= Exercise =
Below are records; quote them exactly from the first line through the line that contains "pit facing up.".

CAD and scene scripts
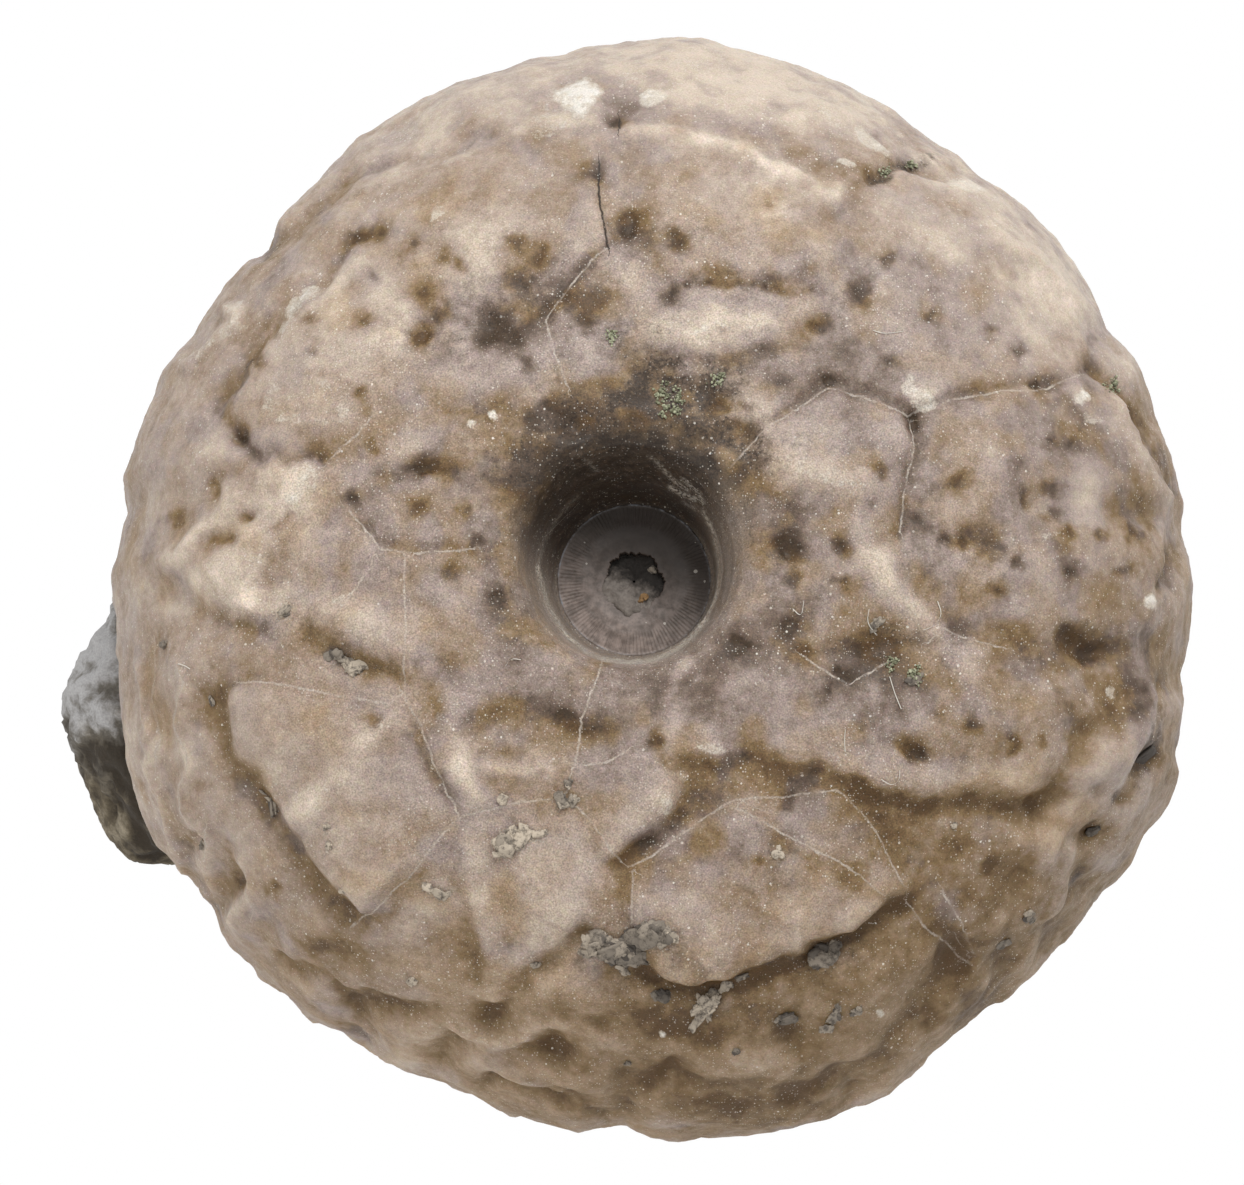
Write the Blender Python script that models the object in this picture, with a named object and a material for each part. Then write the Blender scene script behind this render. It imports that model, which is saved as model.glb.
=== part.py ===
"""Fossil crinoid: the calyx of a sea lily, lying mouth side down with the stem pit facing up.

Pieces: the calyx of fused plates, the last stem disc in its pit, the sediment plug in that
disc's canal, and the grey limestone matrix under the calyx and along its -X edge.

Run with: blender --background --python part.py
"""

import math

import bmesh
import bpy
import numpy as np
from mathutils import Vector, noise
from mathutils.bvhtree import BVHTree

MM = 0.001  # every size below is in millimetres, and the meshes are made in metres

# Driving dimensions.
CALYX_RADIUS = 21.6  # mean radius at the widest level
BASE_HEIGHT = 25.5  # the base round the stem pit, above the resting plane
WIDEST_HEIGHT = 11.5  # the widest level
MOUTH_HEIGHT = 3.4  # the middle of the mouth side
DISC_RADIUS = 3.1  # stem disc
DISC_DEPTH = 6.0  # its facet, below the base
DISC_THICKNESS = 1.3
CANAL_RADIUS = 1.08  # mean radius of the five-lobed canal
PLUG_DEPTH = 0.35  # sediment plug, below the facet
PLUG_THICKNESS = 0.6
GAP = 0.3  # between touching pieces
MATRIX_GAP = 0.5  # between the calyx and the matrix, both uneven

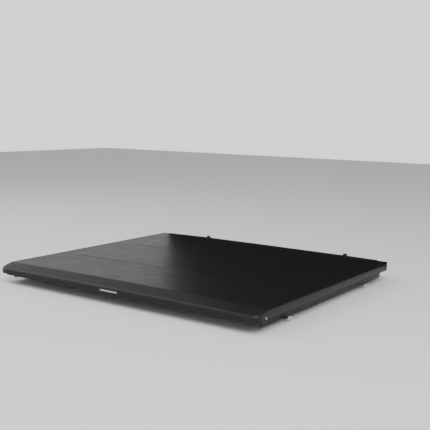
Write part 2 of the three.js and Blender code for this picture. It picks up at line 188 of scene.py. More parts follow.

= Written answer =
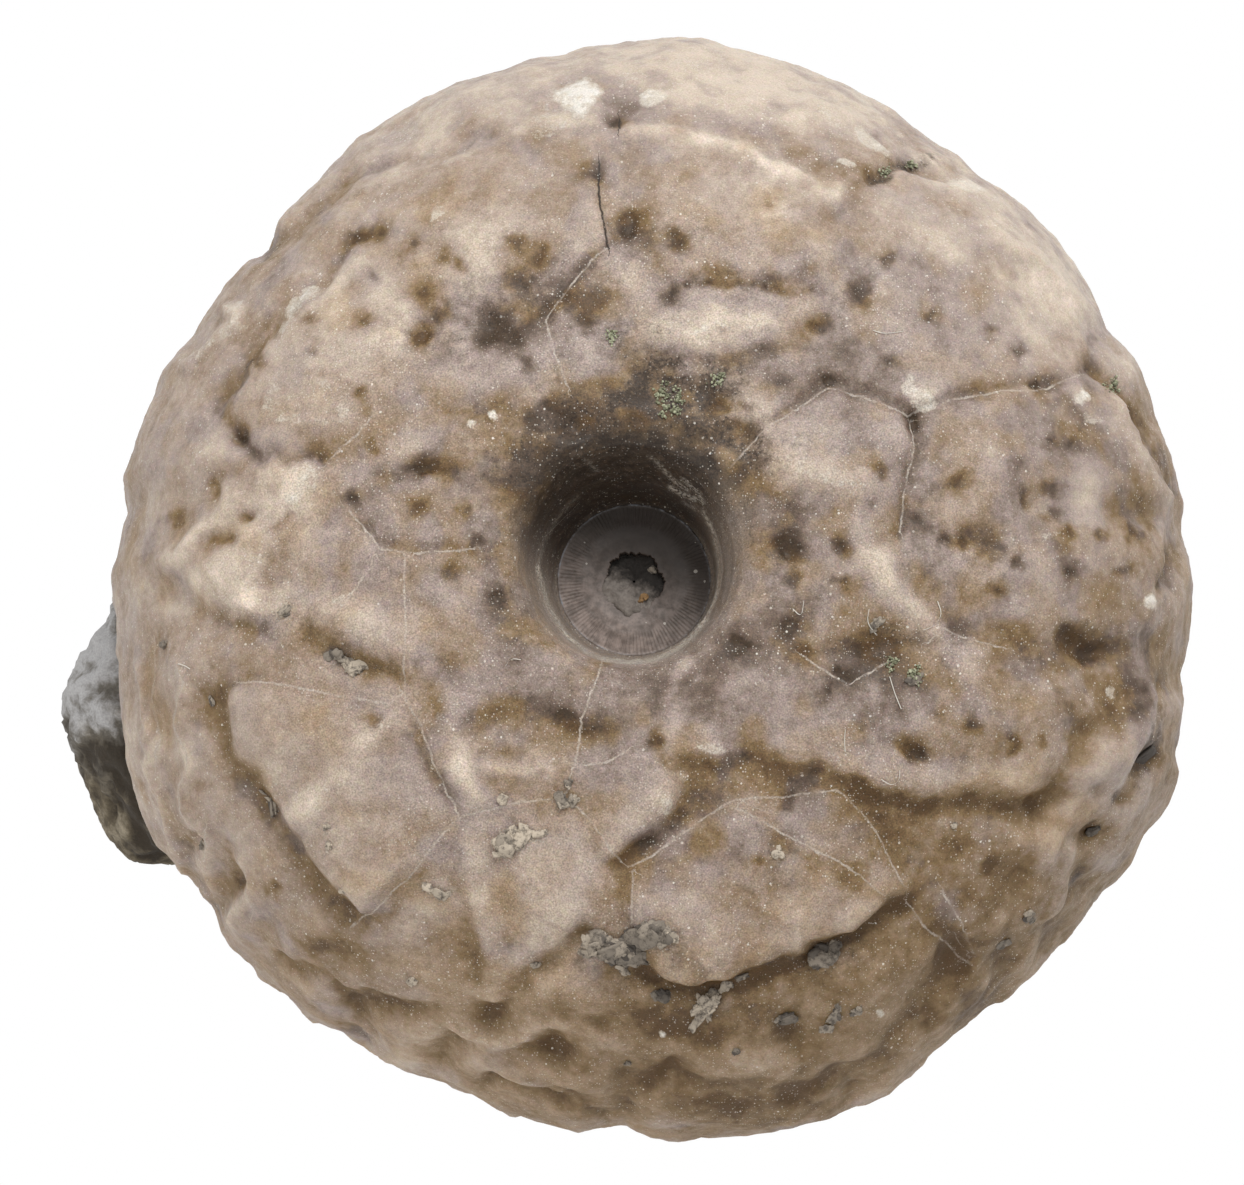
Write the Blender Python script that models the object in this picture, with a named object and a material for each part. Then write the Blender scene script behind this render. It imports that model, which is saved as model.glb.
=== part.py ===
"""Fossil crinoid: the calyx of a sea lily, lying mouth side down with the stem pit facing up.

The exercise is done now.